Today 1,300 players, most of them below 18, are involved.
Leading the way is Wu's club and academy, which is headed by New York Rangers legend Barry Beck and includes former China women's national player Tan Anqi, who is a coach.
"Our academy focuses on youth. Barry, our head coach, goes to local schools, primary and secondary, where we build a partnership by starting school leagues.
"Our format is simple: it is easier to leverage with schools than individuals. Rather than calling every parent, we deal with a school. So we partner schools and build school teams that way.
"Last year, we started working with the Hong Kong Federation of Youth Groups and tapped into the network in all 18 districts. This helped in our recruitment drive.

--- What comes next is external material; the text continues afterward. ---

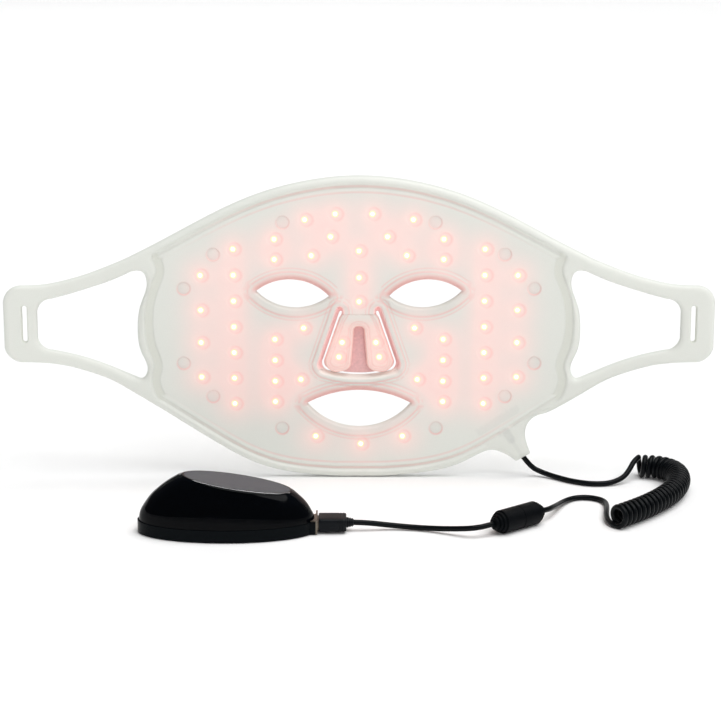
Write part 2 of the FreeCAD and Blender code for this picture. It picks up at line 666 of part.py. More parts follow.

"We want the sport to be local and we work with local schools, but sadly our scope is limited. If we had more rinks, we could do more," Wu said.
If increasing player numbers and raising standards in Hong Kong is top of his must-do list, Wu realises that the city's future in the sport is umbilically tied to that of the growth on the mainland.
Thus the news that Beijing, together with the northern city of Zhangjiakou will bid to host the 2022 Winter Olympics was welcomed by Wu.
Five cities will bid for the 2022 Winter Olympics including Almaty (Kazakhstan), Beijing, Lviv (Ukraine), Kraków (Poland) and Oslo (Norway). They all have to submit their initial plans to the IOC by Friday.
"If Beijing is successful, it will be a spur for people in Hong Kong to sit up and take more notice of winter sports.
"I'm working with China on the development of ice hockey. There is more interest in winter sports on the mainland, as seen in Sochi with events like curling. Hosting a Winter Olympics will boost further interest in China."
As Asia's top representative in the IIHF, Wu has his finger on the pulse internationally, and he is convinced the future for the region, too, is closely intertwined with China. At present, there are 17 countries in Asia, which foster ice sports, a far cry from the 45 set to compete in the Asian Games in Incheon, South Korea, this September.
"Last year, I made a presentation to the IIHF where I said if we are able to unlock China then it would also help grow ice sports in the rest of Asia too. The world governing body is very keen to get into China and is trying to find a way to cooperate.
"As far as ice hockey is concerned, there is every indication Beijing wants to grow winter sports and this is music to my ears."